The sustainability of free cash flows is also important. In certain cases, this may be in doubt — for instance, the cigarette companies’ future is a forecaster’s nightmare. On the one hand, you have a huge bidi-smoking population, which should normally move towards cigarettes. And yet, if the trend in the West and the increasing concern about tobacco are anything to go by, one hesitates to predict growing free cash flows far into the future.
… and where they go. Generating free cash flow is not enough. The ability to utilise it wisely is just as important. This is where management comes in. A good management puts the cash flows either back into the business or into acquisitions
or gives it to the shareholders as dividends and buybacks.
A very interesting case here is Bajaj Auto. In 1997, Bajaj Auto was the darling of teh stock market. It was a market leader in a high-growth segment of the automobile market, generating substantial free cash flows, which it found difficult to invest back into the business. Part of this was due to the bad management decision not to invest sufficiently in R&D. So much so, the cash pile in Bajaj Auto grew almost alarmingly, helped along by the company’s GDR issue of $110 million a few years ago. It is only recently that the company has used a buyback to reduce some of this cash pile. But even after returning almost Rs 700 crore to shareholders, it is still sitting on a mammoth Rs 2,000 crore (worth almost Rs 180
per share). It is no surprise that Bajaj Auto’s stock price has gone nowhere in the last few years. It is currently quoting at half the offer price of its GDR (Rs 540 per share, adjusted for the 1:2 bonus).
The ideal company for investment is one that’s able to invest these cash flows profitably in growth areas, preferably within the business itself. Indian Shaving Products and Birla 3M are good examples. While some managers have been
smart enough to handle diversification well, the best businesses are those where the potential for growth is large enough for the management to avoid the effort of trying to be jack of all trades. One struggles to find Indian managers who have
done a brilliant job at capital allocation — Azim Premji and Aditya Birla are the shining examples here. However, most of Indian corporate history is full of ill-advised, poorly managed diversifications, which explains why of the 20 largest
weighted Indian companies, only two (Reliance Industries and L&T) are diversified. To its credit, Bajaj Auto has at least not used its cash reserves for diversifications.
Other clues. What other attributes should an investor look out for? Warren Buffett advises investors to buy into a business that is so simple even a fool can run it — for, as he says, eventually some fool will. If you need to be a rocket scientist to understand it, you should probably give it a pass. This is how a great investor like Peter Lynch found a large number of brilliant stock tips in his wife’s shopping basket. (For more on how you can use the Peter Lynch principle to pick stocks, see A housewife’s guide to stock-picking.)

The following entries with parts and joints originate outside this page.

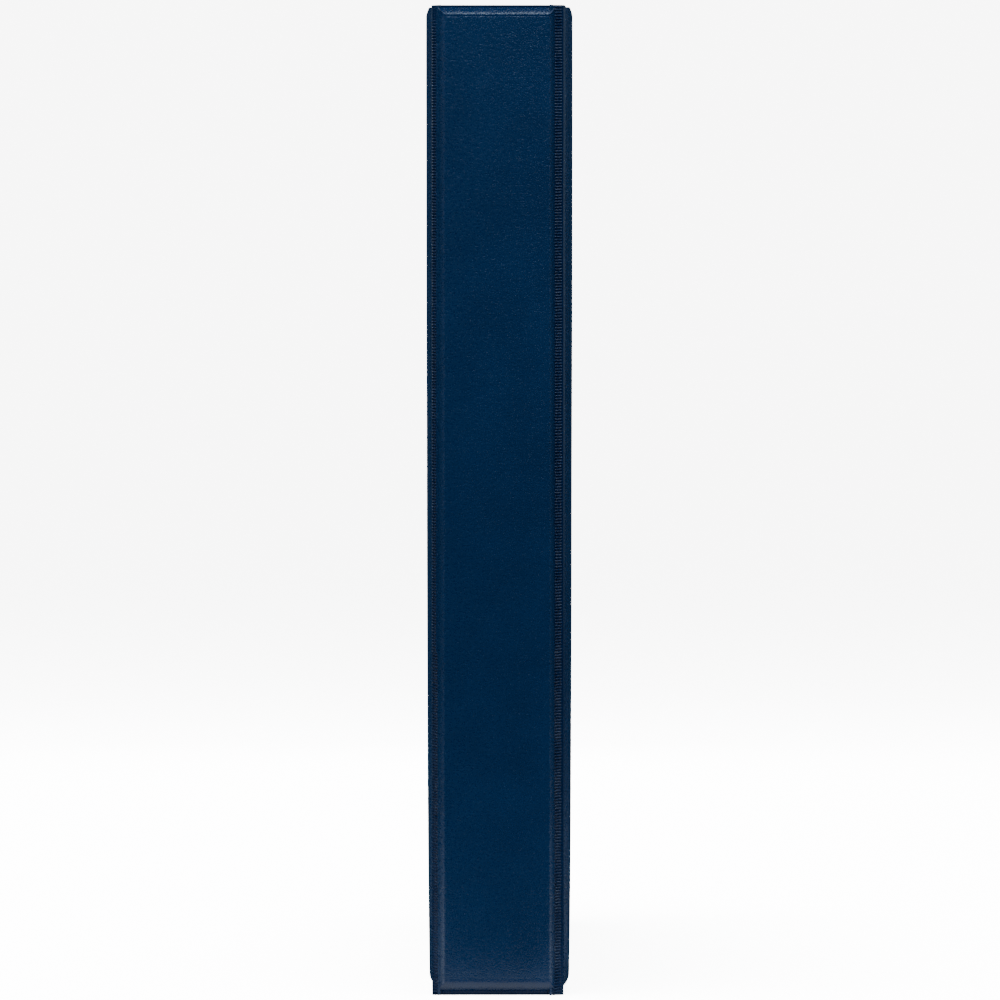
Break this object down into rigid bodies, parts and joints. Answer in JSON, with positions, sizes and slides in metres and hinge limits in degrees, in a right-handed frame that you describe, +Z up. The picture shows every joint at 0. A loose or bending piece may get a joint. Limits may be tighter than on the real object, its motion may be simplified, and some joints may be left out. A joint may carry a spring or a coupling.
{
  "type": "ring-bound pilot logbook",
  "caption": "Upright letter-size ring binder of heat-sealed vinyl with hinged covers, lever-opened round rings, log sheets, tab dividers and sheet lifters.",
  "frame": {"origin": "centre of the foot: the middle of the bounding box at the bottom edge it stands on", "axes": "+Z up along the spine, -Y out of the spine, +X out of the front cover"},
  "size_m": [0.0424, 0.267, 0.2921],
  "materials": {
    "navy_vinyl": "satin grained vinyl",
    "inner_vinyl": "fine matt vinyl",
    "pocket_vinyl": "smooth vinyl",
    "greyboard": "raw",
    "nickel_sheet": "nickel plated",
    "nickel_wire": "nickel plated",
    "blade_steel": "zinc plated",
    "rivet_steel": "nickel plated",
    "log_paper": "uncoated",
    "divider_card": "smooth card",
    "lifter_plastic": "satin"
  },
  "bodies": {
    "spine": {"spine_board": "greyboard", "spine_outer_vinyl": "navy_vinyl", "spine_inner_vinyl": "inner_vinyl", "front_hinge_web": "navy_vinyl", "back_hinge_web": "navy_vinyl", "ring_rail": "nickel_sheet", "top_rail_rivet": "rivet_steel", "bottom_rail_rivet": "rivet_steel", "top_lever_pin": "rivet_steel", "bottom_lever_pin": "rivet_steel"},
    "front_cover": {"front_cover_board": "greyboard", "front_cover_outer_vinyl": "navy_vinyl", "front_cover_inner_vinyl": "inner_vinyl", "front_pocket": "pocket_vinyl"},
    "back_cover": {"back_cover_board": "greyboard", "back_cover_outer_vinyl": "navy_vinyl", "back_cover_inner_vinyl": "inner_vinyl", "back_pocket": "pocket_vinyl"},
    "front_rings": {"front_blade": "blade_steel", "front_ring_top": "nickel_wire", "front_ring_middle": "nickel_wire", "front_ring_bottom": "nickel_wire"},
    "back_rings": {"back_blade": "blade_steel", "back_ring_top": "nickel_wire", "back_ring_middle": "nickel_wire", "back_ring_bottom": "nickel_wire"},
    "top_lever": {"top_lever": "nickel_sheet"},
    "bottom_lever": {"bottom_lever": "nickel_sheet"},
    "front_leaves": {"front_log_sheets_inner": "log_paper", "front_log_sheets_middle": "log_paper", "front_tab_divider": "divider_card", "front_log_sheets_outer": "log_paper", "front_sheet_lifter": "lifter_plastic"},
    "back_leaves": {"back_log_sheets_inner": "log_paper", "back_log_sheets_middle": "log_paper", "back_tab_divider": "divider_card", "back_log_sheets_outer": "log_paper", "back_sheet_lifter": "lifter_plastic"}
  },
  "joints": [
    {"name": "front_cover_hinge", "type": "hinge", "parent": "spine", "child": "front_cover", "pos_m": [0.019, -0.1313, 0.14605], "axis": [0, 0, -1], "range_deg": [0, 180], "deforming": ["front_hinge_web"]},
    {"name": "back_cover_hinge", "type": "hinge", "parent": "spine", "child": "back_cover", "pos_m": [-0.019, -0.1313, 0.14605], "axis": [0, 0, 1], "range_deg": [0, 180], "deforming": ["back_hinge_web"]},
    {"name": "front_ring_swing", "type": "hinge", "parent": "spine", "child": "front_rings", "pos_m": [0.0099, -0.129, 0.14605], "axis": [0, 0, -1], "range_deg": [0, 10]},
    {"name": "back_ring_swing", "type": "hinge", "parent": "spine", "child": "back_rings", "pos_m": [-0.0099, -0.129, 0.14605], "axis": [0, 0, 1], "range_deg": [0, 10]},
    {"name": "bottom_lever_pivot", "type": "hinge", "parent": "spine", "child": "bottom_lever", "pos_m": [0, -0.1286, 0.02], "axis": [-1, 0, 0], "range_deg": [0, 15]},
    {"name": "top_lever_pivot", "type": "hinge", "parent": "spine", "child": "top_lever", "pos_m": [0, -0.1286, 0.2721], "axis": [1, 0, 0], "range_deg": [0, 15]},
    {"name": "front_leaves_turn", "type": "hinge", "parent": "spine", "child": "front_leaves", "pos_m": [0, -0.1145, 0.14605], "axis": [0, 0, -1], "range_deg": [0, 99]},
    {"name": "back_leaves_turn", "type": "hinge", "parent": "spine", "child": "back_leaves", "pos_m": [0, -0.1145, 0.14605], "axis": [0, 0, 1], "range_deg": [0, 99]}
  ],
  "couplings": [
    {"joint": "back_ring_swing", "follows": "front_ring_swing", "ratio": 1},
    {"joint": "bottom_lever_pivot", "follows": "front_ring_swing", "ratio": 1.5},
    {"joint": "top_lever_pivot", "follows": "front_ring_swing", "ratio": 1.5},
    {"joint": "front_leaves_turn", "follows": "front_cover_hinge", "ratio": 0.55},
    {"joint": "back_leaves_turn", "follows": "back_cover_hinge", "ratio": 0.55}
  ]
}
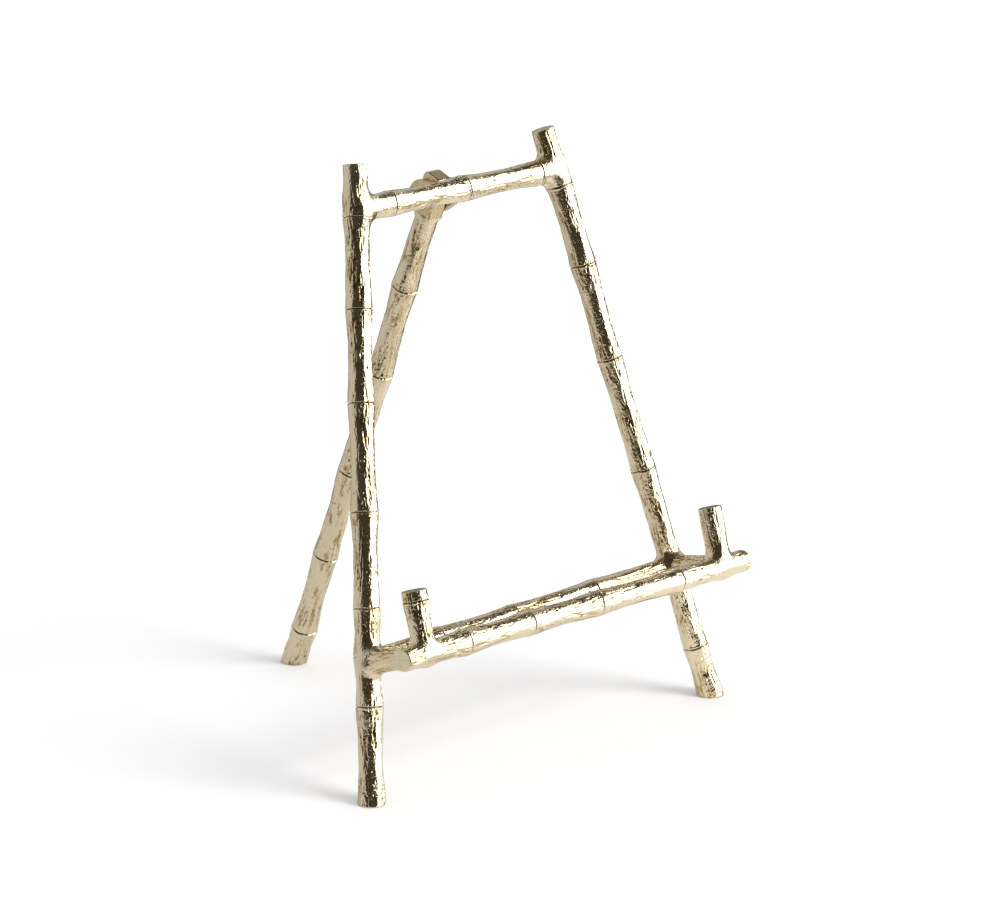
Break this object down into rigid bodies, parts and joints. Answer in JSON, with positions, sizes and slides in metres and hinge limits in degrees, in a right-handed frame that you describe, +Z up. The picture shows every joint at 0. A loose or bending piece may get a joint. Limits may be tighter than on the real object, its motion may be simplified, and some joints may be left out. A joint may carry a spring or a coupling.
{
  "type": "display easel",
  "caption": "Tabletop display easel of bamboo-pattern cast metal sticks: leaning front frame, pegged ledge, and a back leg that folds forward on a riveted hinge.",
  "frame": {"origin": "on the surface it stands on, under the middle of the bounding box", "axes": "+Z up, the easel faces -Y, +X to the right of someone who looks at its front"},
  "size_m": [0.2356, 0.2126, 0.2815],
  "materials": {
    "champagne_plate": "glossy pale champagne-gold plating over rough cast metal, with fine pits and grooves along the sticks",
    "pin_plate": "pale gold plated rivet with domed heads"
  },
  "bodies": {
    "front_frame": {"left_front_leg": "champagne_plate", "right_front_leg": "champagne_plate", "top_crossbar": "champagne_plate", "lower_crossbar": "champagne_plate", "ledge_rail": "champagne_plate", "left_ledge_arm": "champagne_plate", "right_ledge_arm": "champagne_plate", "left_ledge_peg": "champagne_plate", "right_ledge_peg": "champagne_plate", "left_hinge_lug": "champagne_plate", "right_hinge_lug": "champagne_plate", "hinge_pin": "pin_plate"},
    "rear_leg": {"back_leg": "champagne_plate"}
  },
  "joints": [
    {"name": "back_leg_hinge", "type": "hinge", "parent": "front_frame", "child": "rear_leg", "pos_m": [-0.0018, -0.00404, 0.25553], "axis": [-1, 0, 0], "range_deg": [0, 35]}
  ]
}
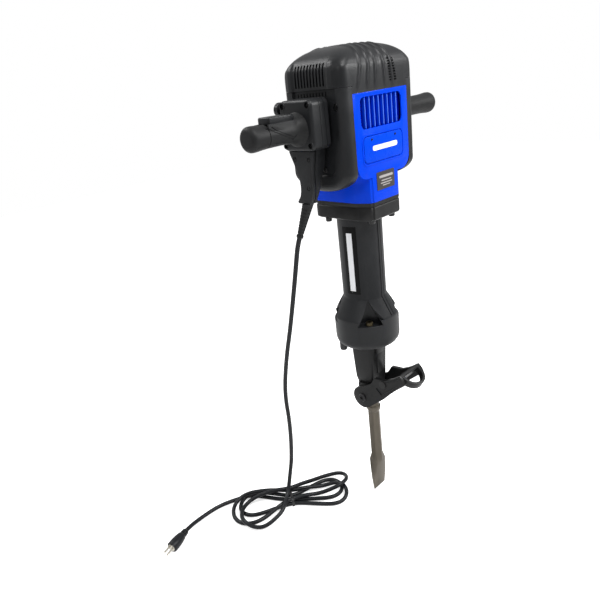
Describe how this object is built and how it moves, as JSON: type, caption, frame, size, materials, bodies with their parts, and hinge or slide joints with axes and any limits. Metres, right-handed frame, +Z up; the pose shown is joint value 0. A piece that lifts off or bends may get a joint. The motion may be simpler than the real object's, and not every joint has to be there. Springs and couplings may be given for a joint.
{
  "type": "electric jackhammer",
  "caption": "Upright electric demolition hammer with T-handles, ribbed motor head, bolted barrel, hinged tool latch, flat chisel and a tied mains cord with plug.",
  "frame": {"origin": "on the tool's long axis, at the height of the two handles' common axis", "axes": "+X along the handles towards the plain handle, -Y towards the grille and nameplate side, +Z up along the tool axis away from the chisel"},
  "size_m": [0.8504, 0.47, 1.153],
  "materials": {
    "blue_shell": "glossy painted shell",
    "blue_badge": "glossy raised plate",
    "black_plastic": "fine grained black plastic",
    "rubber": "soft black rubber",
    "cord_rubber": "smooth black cord jacket",
    "cast_black": "black coated casting",
    "steel": "machined steel",
    "bit_steel": "dark forged steel",
    "copper": "copper winding and commutator",
    "bolt_black": "black oxide screws",
    "bolt_brassy": "dark yellow plated bolts",
    "label_grey": "dark grey label",
    "nickel": "nickel plated pins"
  },
  "bodies": {
    "housing": {"motor_housing": "blue_shell", "front_badge": "blue_badge", "rating_plate": "label_grey", "top_cover": "black_plastic", "side_cover_left": "black_plastic", "side_cover_right": "black_plastic", "flange_ring": "cast_black", "flange_bolt_1": "bolt_black", "flange_bolt_2": "bolt_black", "flange_bolt_3": "bolt_black", "flange_bolt_4": "bolt_black", "barrel_shell_left": "black_plastic", "barrel_shell_right": "black_plastic", "nose_casting": "cast_black", "nose_bolt_1": "bolt_brassy", "nose_bolt_2": "bolt_brassy", "nose_bolt_3": "bolt_brassy", "nose_bolt_4": "bolt_brassy", "cylinder_tube": "steel", "front_head": "cast_black", "stator": "steel", "armature_bearing_left": "steel", "armature_bearing_right": "steel", "crank_bearing": "steel", "gear_bracket": "steel", "brush_holder_front": "copper", "brush_holder_rear": "copper", "switch_box_base": "black_plastic", "switch_box_cover": "black_plastic", "switch_module": "black_plastic", "cord_housing_outer": "black_plastic", "cord_housing_inner": "black_plastic", "handle_core_left": "steel", "grip_left": "rubber", "handle_bracket_right": "black_plastic", "handle_core_right": "steel", "grip_right": "rubber", "latch_bolt_left": "bolt_black", "latch_bolt_right": "bolt_black", "strain_relief": "rubber", "cord_drop": "cord_rubber", "cord_tail": "cord_rubber", "cord_hank": "cord_rubber", "hank_tie": "bolt_black", "plug_body": "cord_rubber", "plug_prongs": "nickel"},
    "chisel": {"chisel": "bit_steel"},
    "latch": {"retainer_latch": "cast_black"},
    "ram": {"striker": "steel"},
    "impact": {"impact_bolt": "steel"},
    "piston": {"piston": "steel"},
    "rod": {"connecting_rod": "steel"},
    "crank": {"crank_shaft": "steel"},
    "gear": {"intermediate_gear": "steel"},
    "rotor": {"armature": "copper", "cooling_fan": "black_plastic"},
    "trigger": {"trigger": "black_plastic"},
    "lock_button": {"lock_button": "black_plastic"}
  },
  "joints": [
    {"name": "bit_slide", "type": "slide", "parent": "housing", "child": "chisel", "axis": [0, 0, 1], "range_m": [0, 0.017]},
    {"name": "latch_hinge", "type": "hinge", "parent": "housing", "child": "latch", "pos_m": [0, 0, -0.691], "axis": [1, 0, 0], "range_deg": [0, 90]},
    {"name": "crank_spin", "type": "hinge", "parent": "housing", "child": "crank", "pos_m": [0, 0, -0.0042], "axis": [1, 0, 0], "continuous": true},
    {"name": "rod_pivot", "type": "hinge", "parent": "crank", "child": "rod", "pos_m": [0, 0, -0.0162], "axis": [1, 0, 0], "continuous": true},
    {"name": "gear_spin", "type": "hinge", "parent": "housing", "child": "gear", "pos_m": [0, 0, 0.0494], "axis": [1, 0, 0], "continuous": true},
    {"name": "rotor_spin", "type": "hinge", "parent": "housing", "child": "rotor", "pos_m": [0, 0, 0.092], "axis": [1, 0, 0], "continuous": true},
    {"name": "piston_slide", "type": "slide", "parent": "housing", "child": "piston", "axis": [0, 0, 1], "range_m": [0, 0.024]},
    {"name": "ram_slide", "type": "slide", "parent": "housing", "child": "ram", "axis": [0, 0, 1], "range_m": [0, 0.08]},
    {"name": "impact_slide", "type": "slide", "parent": "housing", "child": "impact", "axis": [0, 0, 1], "range_m": [0, 0.01]},
    {"name": "trigger_press", "type": "hinge", "parent": "housing", "child": "trigger", "pos_m": [-0.196, 0, 0.0215], "axis": [0, -1, 0], "range_deg": [0, 4.5], "stiffness_Nm_per_rad": 1.2, "springref_deg": -5.73},
    {"name": "lock_button_press", "type": "slide", "parent": "housing", "child": "lock_button", "axis": [0, -1, 0], "range_m": [0, 0.004], "stiffness_N_per_m": 250, "springref_m": -0.004}
  ],
  "couplings": [
    {"joint": "rod_pivot", "follows": "crank_spin", "ratio": -1},
    {"joint": "gear_spin", "follows": "crank_spin", "ratio": -3.8},
    {"joint": "rotor_spin", "follows": "crank_spin", "ratio": 16.15}
  ]
}
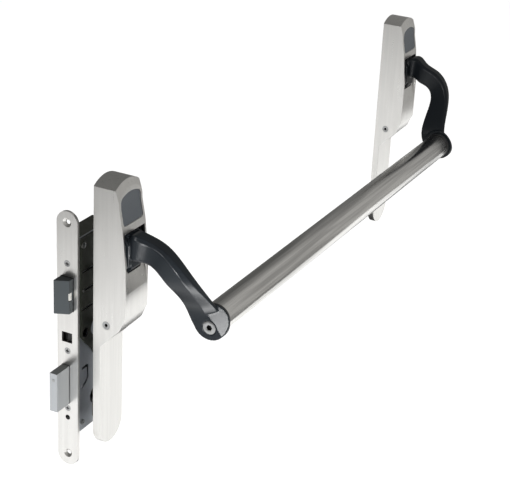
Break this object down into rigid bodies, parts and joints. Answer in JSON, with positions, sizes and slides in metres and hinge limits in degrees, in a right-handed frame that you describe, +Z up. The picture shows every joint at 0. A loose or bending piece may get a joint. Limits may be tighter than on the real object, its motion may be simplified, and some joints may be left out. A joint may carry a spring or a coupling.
{
  "type": "panic bar",
  "caption": "Push-bar door exit device: round bar on two cranked arms pivoting in slim housings, with the mortise lock whose latch and deadbolt it draws.",
  "frame": {"origin": "spindle axis of the lock-side housing, on the door face that both housings stand on", "axes": "+X from the lock side to the hinge side along the bar, +Y into the door, +Z up"},
  "size_m": [0.697, 0.1392, 0.2875],
  "materials": {
    "satin_stainless": "fine vertical brush, satin",
    "black_casting": "semi-gloss black powder coat over a casting",
    "grey_panel": "dark grey moulding, bare",
    "zinc_steel": "bright zinc plate on pressed steel",
    "dark_plate": "dark phosphated sheet",
    "latch_steel": "dark nickel",
    "bolt_steel": "nickel plate",
    "screw_steel": "stainless screw",
    "spring_wire": "oiled spring wire",
    "bronze": "sintered bronze",
    "white_nylon": "white nylon",
    "black_plastic": "black acetal"
  },
  "bodies": {
    "frame": {"lock_side_cover": "satin_stainless", "hinge_side_cover": "satin_stainless", "lock_side_panel": "grey_panel", "hinge_side_panel": "grey_panel", "lock_side_cover_screws": "screw_steel", "hinge_side_cover_screws": "screw_steel", "lock_side_chassis": "zinc_steel", "hinge_side_chassis": "zinc_steel", "lock_side_pivot_pin": "screw_steel", "hinge_side_pivot_pin": "screw_steel", "lock_side_return_spring": "spring_wire", "hinge_side_return_spring": "spring_wire", "spindle_bush": "bronze", "through_bolts": "screw_steel", "forend": "satin_stainless", "forend_fixing_screws": "screw_steel", "lock_case": "dark_plate", "case_plate": "zinc_steel", "upper_case_plate": "dark_plate", "upper_plate_rivet": "screw_steel", "case_posts": "zinc_steel", "case_screws": "screw_steel", "trigger_guide": "zinc_steel", "lever_pivot_pin": "screw_steel"},
    "push_bar": {"lock_side_arm": "black_casting", "hinge_side_arm": "black_casting", "lock_side_pivot_bush": "bronze", "hinge_side_pivot_bush": "bronze", "arm_screws": "screw_steel", "lock_side_bar_collar": "black_plastic", "hinge_side_bar_collar": "black_plastic", "bar_plugs": "zinc_steel", "bar_tube": "satin_stainless"},
    "drive_slider": {"lock_side_drive_slider": "zinc_steel"},
    "return_slider": {"hinge_side_return_slider": "zinc_steel"},
    "spindle_drive": {"spindle_lever": "zinc_steel", "drive_pin_stud": "screw_steel", "spindle": "zinc_steel", "follower": "bolt_steel", "follower_pin": "screw_steel"},
    "latch": {"latch_bolt": "latch_steel", "latch_roller_axle": "screw_steel", "latch_tail": "zinc_steel"},
    "roller": {"latch_roller": "white_nylon"},
    "deadbolt_slide": {"deadbolt": "bolt_steel", "deadbolt_pin": "screw_steel", "deadbolt_tail": "zinc_steel"},
    "draw_lever": {"deadbolt_lever": "zinc_steel"},
    "trigger": {"trigger_bolt": "black_plastic"}
  },
  "joints": [
    {"name": "push", "type": "hinge", "parent": "frame", "child": "push_bar", "pos_m": [0, -0.017, 0.085], "axis": [1, 0, 0], "range_deg": [0, 25], "stiffness_Nm_per_rad": 2.5, "springref_deg": -34.38},
    {"name": "drive_lift", "type": "slide", "parent": "frame", "child": "drive_slider", "axis": [0, 0, 1], "range_m": [0, 0.005], "deforming": ["lock_side_return_spring"]},
    {"name": "return_lift", "type": "slide", "parent": "frame", "child": "return_slider", "axis": [0, 0, 1], "range_m": [0, 0.005], "deforming": ["hinge_side_return_spring"]},
    {"name": "spindle_turn", "type": "hinge", "parent": "frame", "child": "spindle_drive", "pos_m": [0, 0, 0], "axis": [0, 1, 0], "range_deg": [0, 28.2]},
    {"name": "latch_throw", "type": "slide", "parent": "frame", "child": "latch", "axis": [1, 0, 0], "range_m": [0, 0.0121]},
    {"name": "roller_spin", "type": "hinge", "parent": "latch", "child": "roller", "pos_m": [-0.0342, 0.0159, 0.0415], "axis": [0, 0, 1], "continuous": true},
    {"name": "deadbolt_throw", "type": "slide", "parent": "frame", "child": "deadbolt_slide", "axis": [1, 0, 0], "range_m": [0, 0.0201]},
    {"name": "lever_draw", "type": "hinge", "parent": "frame", "child": "draw_lever", "pos_m": [0, 0.014, -0.023], "axis": [0, 1, 0], "range_deg": [-36.8, 0]},
    {"name": "trigger_press", "type": "slide", "parent": "frame", "child": "trigger", "axis": [1, 0, 0], "range_m": [0, 0.0035], "stiffness_N_per_m": 200, "springref_m": -0.004}
  ],
  "couplings": [
    {"joint": "drive_lift", "follows": "push", "m_per_rad": 0.0111},
    {"joint": "return_lift", "follows": "push", "m_per_rad": 0.0111},
    {"joint": "spindle_turn", "follows": "push", "ratio": 1.1224},
    {"joint": "latch_throw", "follows": "push", "m_per_rad": 0.027502},
    {"joint": "deadbolt_throw", "follows": "push", "m_per_rad": 0.045837},
    {"joint": "lever_draw", "follows": "push", "ratio": -1.4616}
  ]
}
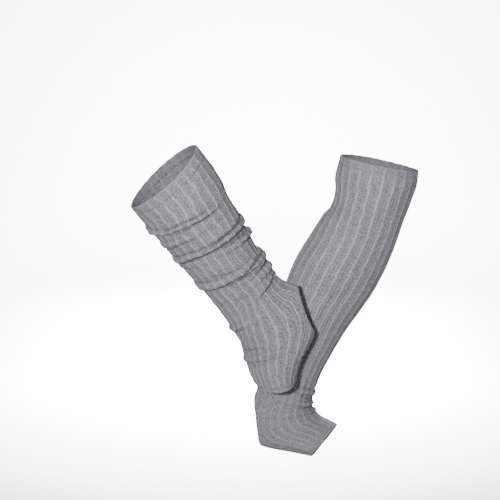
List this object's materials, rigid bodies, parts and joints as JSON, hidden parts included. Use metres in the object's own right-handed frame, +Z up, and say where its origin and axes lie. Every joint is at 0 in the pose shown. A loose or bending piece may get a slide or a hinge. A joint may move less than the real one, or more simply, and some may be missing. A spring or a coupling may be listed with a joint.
{
  "type": "pair of leg warmers",
  "caption": "Pair of ribbed knit stirrup leg warmers with open heels, hollow as worn: the standing leg's smooth, the raised leg's pushed down in rolls.",
  "frame": {"origin": "middle of the standing warmer's top mouth, where the leg holds it up", "axes": "+Z up, -Y to the front, +X to the right seen from the front"},
  "size_m": [0.4171, 0.2625, 0.4865],
  "materials": {
    "knit": "heather rib knit, matt and slightly fuzzy",
    "welt": "firm plain knit band, matt"
  },
  "bodies": {
    "root": {"standing_top_welt": "welt", "standing_upper_leg": "knit", "standing_lower_leg": "knit", "standing_foot": "knit", "standing_foot_welt": "welt", "raised_top_welt": "welt", "raised_upper_leg": "knit", "raised_upper_rolls": "knit", "raised_middle_leg": "knit", "raised_lower_leg": "knit", "raised_foot": "knit", "raised_foot_welt": "welt"}
  },
  "joints": []
}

Predictability is another characteristic to be preferred. Change, though good from a social point of view, is often the investor’s enemy. This is one reason why the fast-moving consumer goods sector is one of the surest places to find good
investment opportunities. People are loath to change their bathing, cleaning and eating habits. Companies that can capture a good share of mind of the customer find their revenues growing at a predictable pace for years to come.
Similarly, the Indian software services sector is part of the powerful global trend of outsourcing, and hence one can be reasonably sure of high growth for the next four-five years. However, being part of the technology sector exposes this sector to a degree of unpredictability that can take a heavy toll on valuations.
So, when you go about building your ideal portfolio, take a long, hard look at the businesses your companies are engaged in. If the business is easy to understand, reasonably predictable and generates free cash flows consistently, go ahead and invest. If the management allocates the free cash flows sensibly in growth areas, you may have found the perfect pick for your long-term portfolio.